The United Kingdom invests roughly $A2 billion (!) into weather and climate supercomputing–not sure how I missed this 2021 announcement. Makes the nickle and diming of the BoM’s capability–hardware, computational capability and modelling capability–look rather poor.

Then the UK government may allocate around $A1.5 billion for an exascale supercomputer. As the Independent Report of The Future of Compute, delivered to the UK government in March 2023, argues, compute is foundational to all citizens’ lives and essential for achieving national aspirations for science, technology and economic growth. Sponsored research suggests that the return on investment in HPC ‘is very high and can reach $[US]507 dollars in sales revenues per dollar invested in HPC, and $[US]47 dollars in profits or cost savings per dollar invested in dedicated strategic HPC activities.’

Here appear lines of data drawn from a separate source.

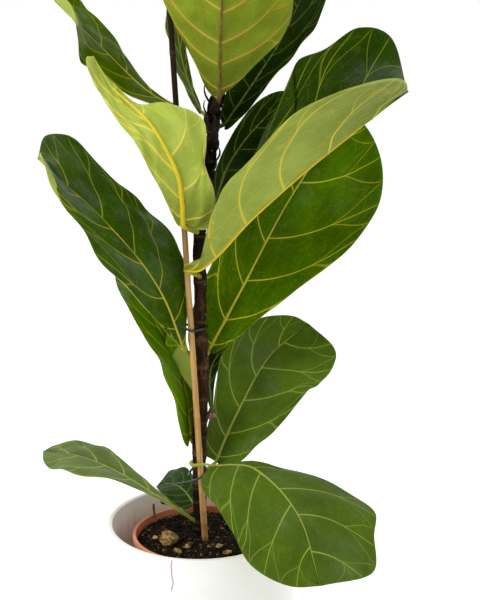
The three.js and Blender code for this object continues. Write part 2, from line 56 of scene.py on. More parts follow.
# Half outlines of a blade, from base to tip, without the two ends: hundredths of the length and of the half
# width. The first three blend into each other, and the rest are used as they are.
OUTLINES = {
    "wedge": [(-1, 7), (3, 18), (11, 29), (21, 41), (32, 56), (44, 75), (56, 92), (68, 100), (79, 95),
              (89, 74), (96.5, 40)],
    "fiddle": [(-4.5, 14), (-2, 36), (7, 50), (19, 56), (32, 60), (45, 72), (59, 88), (73, 99), (85, 97),
               (94, 76), (98.5, 42)],
    "full": [(-4, 18), (0, 42), (10, 60), (22, 71), (35, 80), (47, 89), (59, 97), (70, 100), (81, 94),
             (90, 74), (97, 40)],
    "round": [(2, 6), (6, 16), (11, 34), (19, 54), (28, 74), (40, 94), (53, 100), (67, 94), (77, 84),
              (88, 64), (96, 38)],
    "tipped": [(0, 5), (5, 8), (15, 10), (28, 12), (40, 14), (50, 20), (60, 38), (70, 64), (79, 87),
               (87, 100), (95, 75)],
    "lobed": [(-2, 30), (0, 60), (8, 70), (19, 70), (27, 61), (34, 66), (42, 96), (49, 90), (57, 60),
              (69, 34), (84, 20)],
    "strap": [(-1, 10), (0, 30), (8, 50), (18, 74), (30, 92), (45, 100), (60, 88), (72, 72), (82, 72),
              (91, 85), (98, 55)],
    "near": [(1, 8), (5, 14), (13, 14), (22, 28), (33, 50), (45, 70), (58, 82), (70, 95), (79, 100),
             (87, 76), (95, 40)],
    "far": [(3, 3), (9, 7), (18, 14), (30, 22), (43, 31), (56, 41), (66, 58), (75, 91), (85, 85), (97, 88),
            (105, 56)],
    "slack": [(2, 4), (8, 12), (16, 26), (25, 44), (35, 68), (46, 94), (58, 100), (69, 78), (79, 69),
              (89, 75), (99, 57)],
    "blunt": [(2, 5), (7, 16), (15, 30), (25, 53), (34, 86), (45, 108), (57, 100), (70, 95), (83, 98),
              (97, 90), (105, 48)],
    "early": [(0, 12), (1, 32), (9, 47), (20, 55), (31, 66), (43, 83), (55, 100), (66, 97), (77, 88),
              (87, 66), (96, 36)],
    "late": [(0, 5), (0, 12), (4, 17), (14, 18), (28, 22), (42, 34), (53, 58), (62, 92), (73, 100),
             (84, 77), (101, 58)],
    "stalked": [(0, 6), (5, 11), (14, 16), (24, 21), (34, 26), (44, 36), (53, 57), (63, 82), (74, 100),
                (86, 94), (96, 52)],
    "hung": [(-1, 14), (2, 38), (10, 62), (22, 78), (35, 87), (47, 93), (59, 98), (70, 100), (81, 94),
             (90, 74), (97, 40)],
    "lapped": [(-4, 22), (0, 50), (10, 74), (22, 90), (35, 96), (47, 94), (59, 82), (70, 64), (81, 46),
               (90, 31), (97, 17)],
    "waist": [(-4, 16), (-1, 38), (8, 54), (20, 62), (33, 66), (45, 71), (58, 80), (70, 90), (82, 88),
              (92, 70), (98, 40)],
    "fuller": [(-1, 7), (3, 18), (10, 29), (20, 42), (31, 60), (43, 79), (55, 95), (67, 100), (79, 95),
               (89, 76), (96, 44)],
    "even": [(-4, 22), (0, 50), (10, 72), (22, 88), (35, 95), (47, 95), (59, 90), (70, 88), (81, 84),
             (90, 68), (97, 38)],
    "broad": [(-2, 13), (1, 32), (10, 48), (22, 61), (35, 73), (47, 78), (59, 83), (71, 86), (83, 88),
              (94, 83), (102, 56)],
}

# Where side veins leave the midrib, as shares of its length, on the left and right halves.
VEINS = ((0.015, 0.1, 0.25, 0.42, 0.6, 0.78), (0.02, 0.13, 0.29, 0.47, 0.66, 0.84))
ROOT = 2.7
WAVE = (4, 3, 0.1)

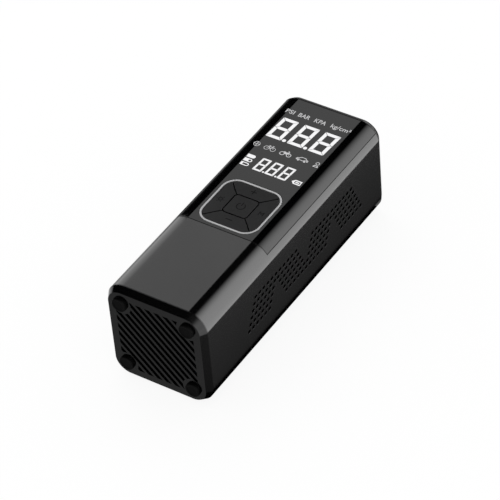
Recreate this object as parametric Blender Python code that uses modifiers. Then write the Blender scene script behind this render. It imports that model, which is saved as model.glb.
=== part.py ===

Expected to make at best five flights, Ingenuity, Perseverence’s helicopter scout on Mars, has completed its fiftieth.’ Two things stand out for me: First, ‘much of the 4-pound (1.8-kilogram) chopper was built using off-the-shelf smartphone processors and cameras.’ Second, the value, and benefits of, being able to upgrade its software to manage more difficult environments.
Augmented reality gets in the way: the US Army’s new goggles, the Integrated Visual Augmentation Systems, degrades performance. AR/VR may look cool, but the physical and physiological issues–bulk, weight, disorientation, etc–shouln’t be underestimated.
Thai Army hacker steals, seeks to sell, data collected through the Thai COVID app, Mor Prom.
Law enforcement is breaking through the anonymity of cryptocurrency: ‘“If there’s one thing the blockchain does really well, it preserves evidence perfectly”’. (WSJ report.)
A Wired piece on Chinese surveillance technologies, abuse and racial profiling. ‘…face-to-face with “the banality of evil”—bland technical manuals for an automated system of brutality.’ And ‘[t]he ever present masters in his cell were three security cameras.’
Jailbreaking large language models (Wired). Meantime, OpenAI has announced a bug bounty program.
Indian democracy continues its slide. ‘The Indian government on 6 April announced a state-run fact-checking unit that will have sweeping powers to label any piece of information related to the government as “fake, false or misleading” and have it removed from social media.’